Ramsay, who, before Kevin, had not made a feature film in nearly ten years, is best known in the United States for Ratcatcher, a gritty genre movie. In Kevin she is more artistically ambitious, but the result is heavy-handed. The overripe red of the tomatoes takes a sinister turn as a theme of her film: the red of spilled blood, the red paint splattered over Eva’s house and car, a mysterious red stripe that briefly appears on her face, and, yes, red as in the scarlet letter. There is even a scene in the supermarket where Eva, hiding from a neighbor, stands in front of shelves of Campbell’s tomato soup (an homage to Andy Warhol’s America). These red references seem more like overreaching amateurism than sure-handed originality. Eva is always the innocent victim, a modern Hester blamed for her son’s sins. In the fifteenth century, it was thought that evil was brought into the world by women who had sex with the devil. In the judgment of Eva’s 21st-century neighbors, evil is brought into the world by bad mothering. But since we see everything from Eva’s point of view, her neighbors, even those whose children have been killed, seem like stupid, self-righteous Americans.

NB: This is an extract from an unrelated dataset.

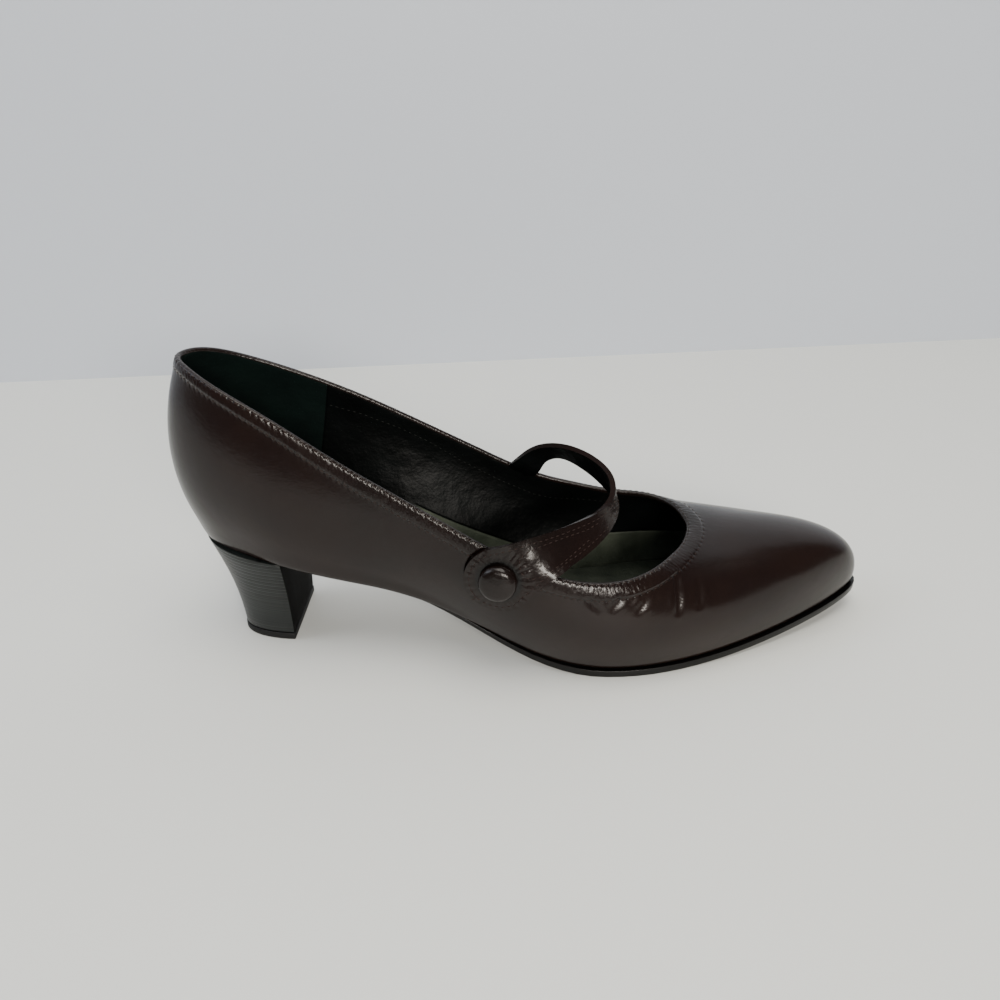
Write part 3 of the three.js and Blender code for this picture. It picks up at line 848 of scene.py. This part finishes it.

It would, however, be unfair to the film and to Ramsay to neglect what I believe is the most intriguing theme in Kevin, almost subliminal in character. At one point Eva submerges her face in a basin of water that we see from below. As she lifts her head out of the basin, her dripping-wet face becomes Kevin’s. That image tells us that it is not just a question of bad mothering or Satan incarnate. This mother sees something of herself in her satanic son and finally realizes that she was the audience for whom he had staged all of his gruesome performances.